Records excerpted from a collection
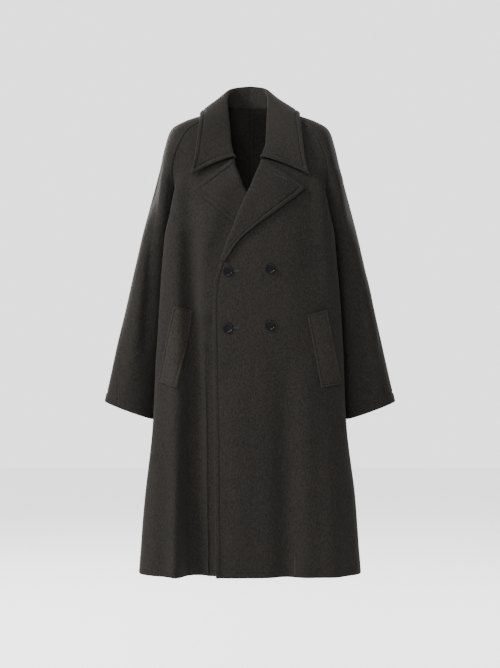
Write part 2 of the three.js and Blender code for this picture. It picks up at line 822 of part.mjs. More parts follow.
function clothPanels() {
  const panels = [];
  const add = (name, grid, facing, wall, draw = SEAM_GAP / 2) => {
    panels.push({ name, grid, facing, wall, draw });
  };
  const neck = {};
  for (const sideName of ["right", "left"]) {
    const side = SIDES[sideName];
    const front = frontGrid(sideName);
    const back = backGrid(sideName);
    const sleeveFront = sleeveGrid("front", sideName);
    const sleeveBack = sleeveGrid("back", sideName);
    add(`front_${sideName}`, front, side, CLOTH_WALL);
    add(`back_${sideName}`, back, -side, CLOTH_WALL);
    add(`sleeve_front_${sideName}`, sleeveFront, -side, CLOTH_WALL);
    add(`sleeve_back_${sideName}`, sleeveBack, -side, CLOTH_WALL);
    add(`lapel_${sideName}`, lapelGrid(sideName, front), -side, FOLDED_WALL);
    neck[sideName] = collarRows(side, neckStations(front, sleeveFront, sleeveBack, back));
  }
  add("collar", [...neck.right, ...neck.left.slice(0, -1).reverse()], 1, FOLDED_WALL, SEAM_GAP);
  return panels;
}

function buildCoat() {
  const coat = new THREE.Group();
  const meshes = {};
  const addCloth = (panel) => {
    const mesh = new THREE.Mesh(wallGeometry(panel), woolMaterial());
    mesh.name = panel.name;
    meshes[panel.name] = mesh;
    coat.add(mesh);
  };
  const panels = clothPanels();
  joinSeams(panels);
  panels.forEach(addCloth);
  for (const sideName of ["right", "left"]) {
    const grid = weltGrid(sideName, meshes[`front_${sideName}`]);
    const facing = SIDES[sideName];
    const normals = gridNormals(grid, facing);
    addCloth({ name: `pocket_welt_${sideName}`, grid, normals, facing, wall: WELT.wall });
  }
  BUTTON_PLACES.forEach(([x, z], k) => {
    const { normal } = onFront(1, x, z);
    const button = new THREE.Mesh(buttonGeometry(), buttonMaterial());
    button.name = `button_${k + 1}`;
    button.quaternion.setFromUnitVectors(new THREE.Vector3(0, 1, 0), normal);
    button.position.copy(seatOn(meshes.front_left, x, z)).addScaledVector(normal, BUTTON.seat);
    coat.add(button);
  });
  return coat;
}

export default buildCoat();
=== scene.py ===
"""A double-breasted wool coat with raglan sleeves, hollow, as worn.

Sizes below are in millimetres and become metres when a mesh is made. The front faces -Y, +Z is up, and the
origin is the centre of the neck, level with the back neck seam. "side" is +1 for the wearer's left (+X) and
-1 for the wearer's right. Widths are given outwards from the centre.
"""
import math

import bpy
import numpy as np
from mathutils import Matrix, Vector


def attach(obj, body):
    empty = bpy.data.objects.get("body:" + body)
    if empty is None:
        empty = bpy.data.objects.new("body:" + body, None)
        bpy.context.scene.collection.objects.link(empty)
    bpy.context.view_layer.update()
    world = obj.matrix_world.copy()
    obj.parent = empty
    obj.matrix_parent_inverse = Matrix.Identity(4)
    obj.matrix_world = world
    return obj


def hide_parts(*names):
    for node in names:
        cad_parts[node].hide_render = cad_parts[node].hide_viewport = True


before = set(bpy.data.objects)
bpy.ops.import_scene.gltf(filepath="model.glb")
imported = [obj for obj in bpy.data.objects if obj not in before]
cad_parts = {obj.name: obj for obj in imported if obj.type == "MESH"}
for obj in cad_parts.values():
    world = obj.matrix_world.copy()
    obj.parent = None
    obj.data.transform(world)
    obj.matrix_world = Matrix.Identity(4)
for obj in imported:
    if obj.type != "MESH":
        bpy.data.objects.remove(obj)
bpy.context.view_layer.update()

CLOTH_WALL = 2.4
# Collar and lapels are two layers sewn together.
FOLDED_WALL = 4.0
HEM_Z = -1135.0

# Stations count down the coat from the neck, which is 0. A sleeve has its own below the underarm.
GORGE = 3.45
UNDERARM = 7.0
LAPEL_FOOT = 8.6
LAST = 16.0
CUFF = 12.0
# Where on a body row its corner is; the flank lies between it and the side seam.
CORNER_T = 5 / 6
SIDES = {"left": 1, "right": -1}

# Raglan seams, station by station from the neck to the underarm.
RAGLAN_STATION = [0, 1, 2, 3, 4, 5, 6, 7]
RAGLAN = {
    "front": [[79, -18, -14], [118, -52, -46], [150, -72, -72], [172, -84, -112], [186, -84, -165],
              [180, -60, -225], [167, -20, -280], [155, 20, -318]],
    "back": [[68, 42, 1], [112, 82, -28], [150, 104, -66], [176, 112, -110], [188, 108, -168],
             [184, 88, -228], [170, 56, -282], [155, 20, -318]],
}

# Sleeve sections: inner (underarm seam) and outer (crest) points, and how far each half bellies. The inner
# ones start at the underarm, because the raglan seam stands for them above it.
SLEEVE_STATION = list(range(13))
SLEEVE_INNER = [[155, 20, -318], [170, 18, -402], [187, 14, -500], [204, 8, -608], [221, 2, -706],
                [236, -4, -769]]
SLEEVE_OUTER = [[80, 10, -3], [120, 14, -25], [160, 16, -41], [192, 18, -60], [207, 18, -98],
                [224, 18, -168], [244, 18, -243], [262, 18, -312], [281, 15, -396], [300, 11, -482],
                [323, 5, -583], [343, 0, -674], [355, -3, -725]]
BELLY = {
    "front_inner": [[0.4, 8, 4], [2, 18, 14], [8, 14, 26], [14, 2, 34], [16, -14, 24], [34, -42, 8],
                    [44, -72, -4], [54, -92, -2], [58, -90, 0], [44, -94, 0], [30, -88, 0], [14, -74, 0],
                    [4, -64, 0]],
    "front_outer": [[0, -8, -3], [0, -22, 0], [0, -36, 0], [0, -52, 0], [0, -72, -4], [0, -92, -10],
                    [0, -104, -12], [0, -110, -4], [0, -106, 0], [0, -102, 0], [4, -92, 0], [4, -76, 0],
                    [2, -66, 0]],
    "back_outer": [[-1, 10, 2], [0, 24, 2], [0, 38, 2], [0, 50, 0], [0, 66, -2], [0, 84, -8], [0, 98, -10],
                   [0, 108, -4], [0, 106, 0], [0, 100, 0], [2, 88, 0], [2, 74, 0], [0, 62, 0]],
    "back_inner": [[6, -10, -1], [2, -22, 4], [6, -12, 18], [10, 2, 28], [14, 12, 20], [46, 16, 6],
                   [62, 34, 0], [64, 80, 0], [58, 86, 0], [42, 90, 0], [20, 84, 0], [10, 72, 0], [4, 62, 0]],
}

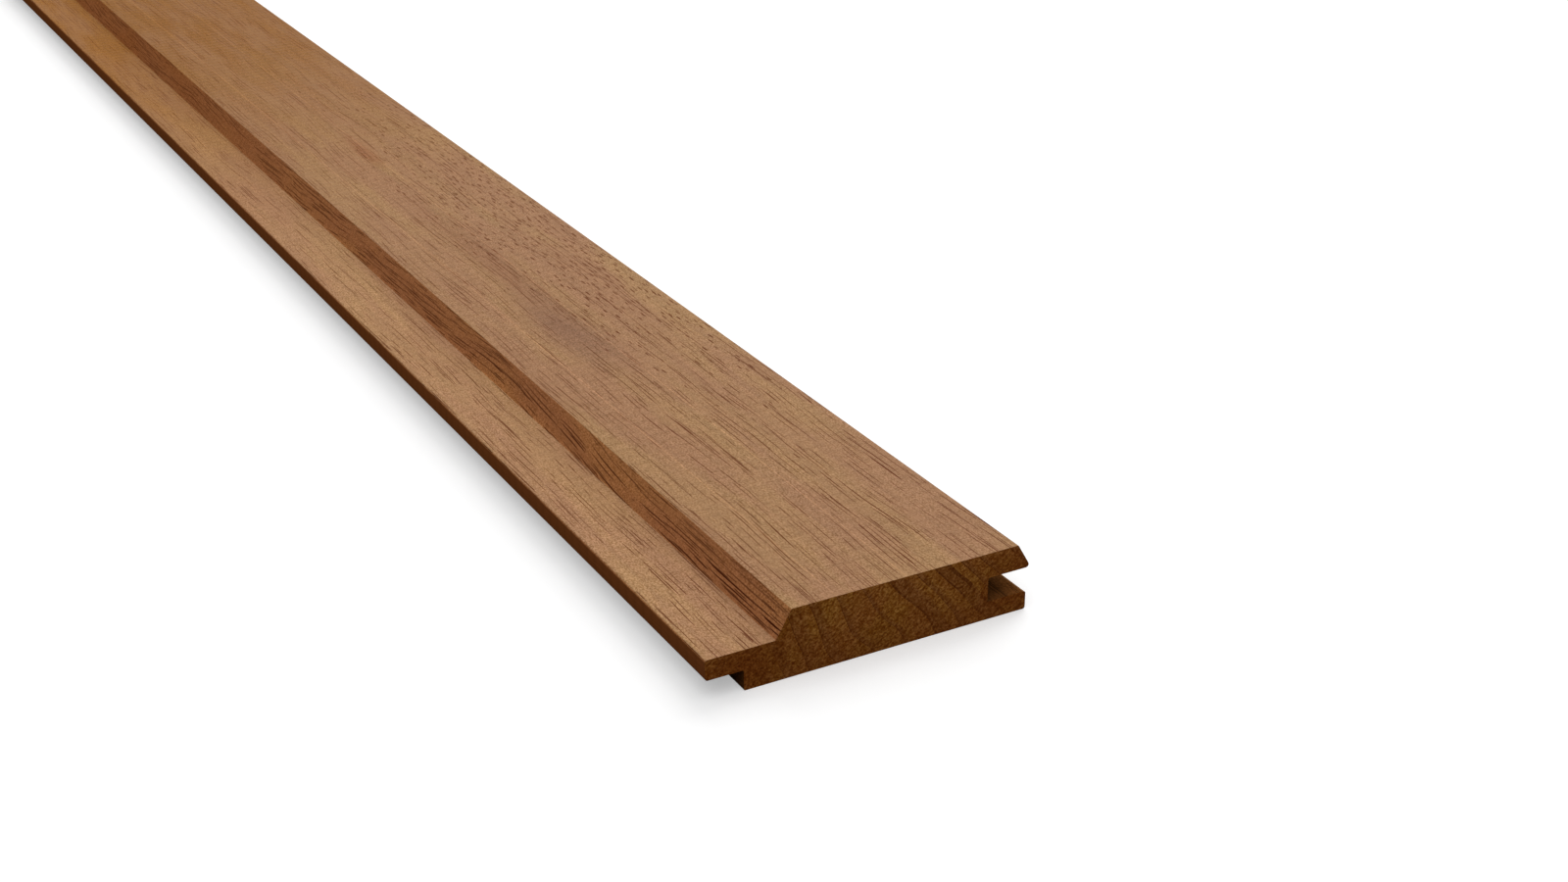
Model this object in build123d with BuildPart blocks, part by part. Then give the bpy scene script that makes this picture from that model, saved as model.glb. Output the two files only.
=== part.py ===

_Exercise prompt_
Write out exactly the lines running from the line containing "obj.parent = empty" to the line containing "HEM_Z = -1135.0", with both of those lines included.

_Written response_
    obj.parent = empty
    obj.matrix_parent_inverse = Matrix.Identity(4)
    obj.matrix_world = world
    return obj


def hide_parts(*names):
    for node in names:
        cad_parts[node].hide_render = cad_parts[node].hide_viewport = True


before = set(bpy.data.objects)
bpy.ops.import_scene.gltf(filepath="model.glb")
imported = [obj for obj in bpy.data.objects if obj not in before]
cad_parts = {obj.name: obj for obj in imported if obj.type == "MESH"}
for obj in cad_parts.values():
    world = obj.matrix_world.copy()
    obj.parent = None
    obj.data.transform(world)
    obj.matrix_world = Matrix.Identity(4)
for obj in imported:
    if obj.type != "MESH":
        bpy.data.objects.remove(obj)
bpy.context.view_layer.update()

CLOTH_WALL = 2.4
# Collar and lapels are two layers sewn together.
FOLDED_WALL = 4.0
HEM_Z = -1135.0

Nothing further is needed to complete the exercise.